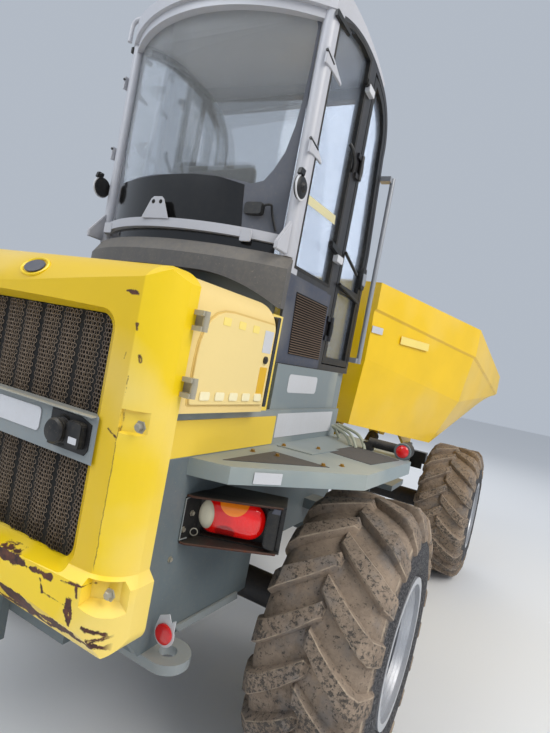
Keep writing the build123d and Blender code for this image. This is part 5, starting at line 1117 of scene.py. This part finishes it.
field = bead_line([(-1.040, 1.520), (-0.628, 1.520), (-0.628, 1.800), (-1.040, 1.800)], [0.012] * 3 + [0.15])
# The ring just outside the field is a deeper cream: painted shade along the field's raised edge.
groove = bead_line([(-1.046, 1.514), (-0.622, 1.514), (-0.622, 1.806), (-1.046, 1.806)], [0.014] * 3 + [0.156])
leaf, label, strip = rounded(0.030, 0.034, 0.005), rounded(0.060, 0.076, 0.004), rounded(0.048, 0.105, 0.004)
ON_DOOR, ON_FIELD, HINGE_HEIGHTS = DOOR_X - 0.0005, DOOR_X + 0.006, (1.573, 1.751)
rows = [
    ("door_groove", "groove_cream", PANEL, (ON_DOOR, 0, 0), 0.0015, 0, groove),
    ("door_field", "pale_field", PANEL, (ON_DOOR, 0, 0), 0.007, 0.004, field),
    ("door_label", "label_white", PANEL, (ON_FIELD, -0.664, 1.738), 0.0015, 0, label),
    ("door_strip", "label_yellow", PANEL, (ON_FIELD, -0.661, 1.598), 0.0015, 0, strip),
]
pins = []
for index, z in enumerate(HINGE_HEIGHTS):
    rows.append((f"door_hinge{index}", "zinc", PANEL, (ON_DOOR, -1.072, z), 0.010, 0.002, leaf))
    for end, lift in (("low", -0.011), ("high", 0.011)):
        line = [(DOOR_X + 0.012, -1.075, z + lift), (DOOR_X + 0.010, -1.036, z + lift)]
        pins.append((f"hinge_pin{index}_{end}", "rusty_edge", PANEL, 0.0032, False, line))
fit(rows, "side", *DOORS)
run(pins, *DOORS)
recess = plate("recess", rounded(0.040, 0.024, 0.004), ORIGIN, "side", 0.0015, "pale_patch", 0.0006)
block = plate("block", rounded(0.048, 0.026, 0.006), ORIGIN, "side", 0.004, "pale_block", 0.0015)
for name, shape, count, start, step in [
    ("door_recesses_right", recess, 3, at(DOOR_X + 0.0063, -0.925, 1.770), (0, 0.085, 0)),
    ("door_blocks_right", block, 5, at(DOOR_X + 0.0063, -0.975, 1.546), (0, 0.076, 0)),
]:
    both_sides(grow(name, row_tree, shape, Count=count, Start=start, Step=step), DOORS[0], PANEL, DOORS[1])
LATCH = [(0.013, 0), (0.013, 0.006), (0.008, 0.009)]
latch = turned("door_latch_right", LATCH, at(ON_FIELD, -0.662, 1.676), (1, 0, 0), "black_plastic", 20)
both_sides(latch, DOORS[0], PANEL, DOORS[1])
gasket_at = (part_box("hood_frame")[1].x - 0.0005, -0.5955, 1.672)
fit([("door_gasket", "gloss_black", "black_plastic", gasket_at, 0.040, 0.003, rounded(0.022, 0.322, 0.004))], "side")
print("door plane", round(DOOR_X, 3))

# %% [markdown]
# ## Vented panel, tub sticker and belt
# The slate panel beside the seat has a field of thin slats over a dark opening. The tub below carries a blank
# white sticker, and the grey belt a yellow field and a blank white strip.

# %% Side panels
SIDE_X, TUB_X, BELT_X = (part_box(name)[1].x for name in ("vent_panels", "cab_tub", "side_skirts"))
SLATS = 25
VENT = [(-0.386, 1.700), (-0.380, 1.668), (0.066, 1.668), (0.066, 2.034), (-0.392, 2.036)]
PIT = [(-0.276, 1.716), (0.056, 1.716), (0.048, 1.976), (-0.302, 1.978)]
TAIL_FLANGE = [(-0.853, 0.796), (-0.822, 0.765), (-0.459, 0.745), (-0.471, 0.777)]
STRIP_AT, STICKER_AT = (SIDE_X - 0.0005, -0.160, 1.664), (TUB_X - 0.0003, -0.158, 1.595)
FIELD_AT, BAND_AT = (BELT_X - 0.0003, -0.723, 1.409), (BELT_X - 0.0003, -0.098, 1.425)
fit(
    [
        ("vent_plate", "slate_panel", "vent_slate", (SIDE_X - 0.0005, 0, 0), 0.004, 0.001, VENT),
        # The dark pit under the slats is a sheet of painted shade.
        ("vent_pit", "mesh_shade", "vent_slate", (SIDE_X + 0.003, 0, 0), 0.0015, 0, PIT),
        ("vent_strip", "black_rubber", "black_plastic", STRIP_AT, 0.008, 0.002, rounded(0.452, 0.018, 0.003)),
        ("tub_sticker", "label_white", "chassis_grey", STICKER_AT, 0.0012, 0, rounded(0.30, 0.078, 0.016)),
        ("belt_field", "field_yellow", "yellow_paint", FIELD_AT, 0.003, 0.0012, rounded(0.630, 0.112, 0.006)),
        ("belt_strip", "label_white", "yellow_paint", BAND_AT, 0.0025, 0, rounded(0.600, 0.098, 0.003)),
        ("tail_flange", "bar_grey", "chassis_grey", (0.6195, 0, 0), 0.009, 0.002, TAIL_FLANGE),
    ],
    "side",
)
SLAT = [(0.0, 0.0), (0.0055, -0.004), (0.0065, -0.003), (0.0010, 0.0015)]
slat = plate("slat", SLAT, Vector((0, -0.1675, 0)), "rear", -0.335, "slat_brown")
slat_start = at(SIDE_X + 0.0035, -0.110, 1.722)
slats = grow("vent_slats_right", row_tree, slat, Count=SLATS, Start=slat_start, Step=(0, -0.0009, 0.0103))
both_sides(slats, "rear_frame", "vent_slate")
FIN_LINES = [
    [(0.640, 0.190, 1.405), (0.700, 0.150, 1.400), (0.762, 0.098, 1.380), (0.787, 0.075, 1.350)],
    [(0.650, 0.200, 1.412), (0.730, 0.140, 1.408), (0.800, 0.070, 1.388), (0.827, 0.037, 1.350)],
    [(0.660, 0.215, 1.416), (0.760, 0.160, 1.412), (0.835, 0.095, 1.390), (0.862, 0.060, 1.350)],
    [(0.640, 0.190, 1.405), (0.664, 0.198, 1.385), (0.683, 0.202, 1.350)],
]
fins = [tube("fin", [at(*point) for point in line], 0.007, "fin_olive") for line in FIN_LINES]
both_sides(joined("fender_fins_right", fins, "fin_olive"), "rear_frame", "chassis_grey")
print("side panels ready")

# %% [markdown]
# ## On the fender
# Two dark anti-slip fields, a bolted cover plate, yellow zinc bolts and a blank label on the folded lip.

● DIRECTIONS
Copy the data above exactly. Every line must be included.

● RIGHT ANSWER
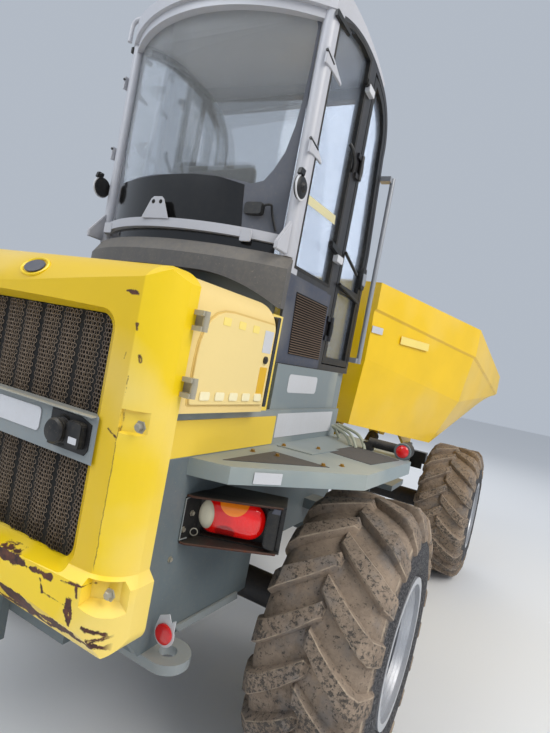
Keep writing the build123d and Blender code for this image. This is part 5, starting at line 1117 of scene.py. This part finishes it.
field = bead_line([(-1.040, 1.520), (-0.628, 1.520), (-0.628, 1.800), (-1.040, 1.800)], [0.012] * 3 + [0.15])
# The ring just outside the field is a deeper cream: painted shade along the field's raised edge.
groove = bead_line([(-1.046, 1.514), (-0.622, 1.514), (-0.622, 1.806), (-1.046, 1.806)], [0.014] * 3 + [0.156])
leaf, label, strip = rounded(0.030, 0.034, 0.005), rounded(0.060, 0.076, 0.004), rounded(0.048, 0.105, 0.004)
ON_DOOR, ON_FIELD, HINGE_HEIGHTS = DOOR_X - 0.0005, DOOR_X + 0.006, (1.573, 1.751)
rows = [
    ("door_groove", "groove_cream", PANEL, (ON_DOOR, 0, 0), 0.0015, 0, groove),
    ("door_field", "pale_field", PANEL, (ON_DOOR, 0, 0), 0.007, 0.004, field),
    ("door_label", "label_white", PANEL, (ON_FIELD, -0.664, 1.738), 0.0015, 0, label),
    ("door_strip", "label_yellow", PANEL, (ON_FIELD, -0.661, 1.598), 0.0015, 0, strip),
]
pins = []
for index, z in enumerate(HINGE_HEIGHTS):
    rows.append((f"door_hinge{index}", "zinc", PANEL, (ON_DOOR, -1.072, z), 0.010, 0.002, leaf))
    for end, lift in (("low", -0.011), ("high", 0.011)):
        line = [(DOOR_X + 0.012, -1.075, z + lift), (DOOR_X + 0.010, -1.036, z + lift)]
        pins.append((f"hinge_pin{index}_{end}", "rusty_edge", PANEL, 0.0032, False, line))
fit(rows, "side", *DOORS)
run(pins, *DOORS)
recess = plate("recess", rounded(0.040, 0.024, 0.004), ORIGIN, "side", 0.0015, "pale_patch", 0.0006)
block = plate("block", rounded(0.048, 0.026, 0.006), ORIGIN, "side", 0.004, "pale_block", 0.0015)
for name, shape, count, start, step in [
    ("door_recesses_right", recess, 3, at(DOOR_X + 0.0063, -0.925, 1.770), (0, 0.085, 0)),
    ("door_blocks_right", block, 5, at(DOOR_X + 0.0063, -0.975, 1.546), (0, 0.076, 0)),
]:
    both_sides(grow(name, row_tree, shape, Count=count, Start=start, Step=step), DOORS[0], PANEL, DOORS[1])
LATCH = [(0.013, 0), (0.013, 0.006), (0.008, 0.009)]
latch = turned("door_latch_right", LATCH, at(ON_FIELD, -0.662, 1.676), (1, 0, 0), "black_plastic", 20)
both_sides(latch, DOORS[0], PANEL, DOORS[1])
gasket_at = (part_box("hood_frame")[1].x - 0.0005, -0.5955, 1.672)
fit([("door_gasket", "gloss_black", "black_plastic", gasket_at, 0.040, 0.003, rounded(0.022, 0.322, 0.004))], "side")
print("door plane", round(DOOR_X, 3))

# %% [markdown]
# ## Vented panel, tub sticker and belt
# The slate panel beside the seat has a field of thin slats over a dark opening. The tub below carries a blank
# white sticker, and the grey belt a yellow field and a blank white strip.

# %% Side panels
SIDE_X, TUB_X, BELT_X = (part_box(name)[1].x for name in ("vent_panels", "cab_tub", "side_skirts"))
SLATS = 25
VENT = [(-0.386, 1.700), (-0.380, 1.668), (0.066, 1.668), (0.066, 2.034), (-0.392, 2.036)]
PIT = [(-0.276, 1.716), (0.056, 1.716), (0.048, 1.976), (-0.302, 1.978)]
TAIL_FLANGE = [(-0.853, 0.796), (-0.822, 0.765), (-0.459, 0.745), (-0.471, 0.777)]
STRIP_AT, STICKER_AT = (SIDE_X - 0.0005, -0.160, 1.664), (TUB_X - 0.0003, -0.158, 1.595)
FIELD_AT, BAND_AT = (BELT_X - 0.0003, -0.723, 1.409), (BELT_X - 0.0003, -0.098, 1.425)
fit(
    [
        ("vent_plate", "slate_panel", "vent_slate", (SIDE_X - 0.0005, 0, 0), 0.004, 0.001, VENT),
        # The dark pit under the slats is a sheet of painted shade.
        ("vent_pit", "mesh_shade", "vent_slate", (SIDE_X + 0.003, 0, 0), 0.0015, 0, PIT),
        ("vent_strip", "black_rubber", "black_plastic", STRIP_AT, 0.008, 0.002, rounded(0.452, 0.018, 0.003)),
        ("tub_sticker", "label_white", "chassis_grey", STICKER_AT, 0.0012, 0, rounded(0.30, 0.078, 0.016)),
        ("belt_field", "field_yellow", "yellow_paint", FIELD_AT, 0.003, 0.0012, rounded(0.630, 0.112, 0.006)),
        ("belt_strip", "label_white", "yellow_paint", BAND_AT, 0.0025, 0, rounded(0.600, 0.098, 0.003)),
        ("tail_flange", "bar_grey", "chassis_grey", (0.6195, 0, 0), 0.009, 0.002, TAIL_FLANGE),
    ],
    "side",
)
SLAT = [(0.0, 0.0), (0.0055, -0.004), (0.0065, -0.003), (0.0010, 0.0015)]
slat = plate("slat", SLAT, Vector((0, -0.1675, 0)), "rear", -0.335, "slat_brown")
slat_start = at(SIDE_X + 0.0035, -0.110, 1.722)
slats = grow("vent_slats_right", row_tree, slat, Count=SLATS, Start=slat_start, Step=(0, -0.0009, 0.0103))
both_sides(slats, "rear_frame", "vent_slate")
FIN_LINES = [
    [(0.640, 0.190, 1.405), (0.700, 0.150, 1.400), (0.762, 0.098, 1.380), (0.787, 0.075, 1.350)],
    [(0.650, 0.200, 1.412), (0.730, 0.140, 1.408), (0.800, 0.070, 1.388), (0.827, 0.037, 1.350)],
    [(0.660, 0.215, 1.416), (0.760, 0.160, 1.412), (0.835, 0.095, 1.390), (0.862, 0.060, 1.350)],
    [(0.640, 0.190, 1.405), (0.664, 0.198, 1.385), (0.683, 0.202, 1.350)],
]
fins = [tube("fin", [at(*point) for point in line], 0.007, "fin_olive") for line in FIN_LINES]
both_sides(joined("fender_fins_right", fins, "fin_olive"), "rear_frame", "chassis_grey")
print("side panels ready")

# %% [markdown]
# ## On the fender
# Two dark anti-slip fields, a bolted cover plate, yellow zinc bolts and a blank label on the folded lip.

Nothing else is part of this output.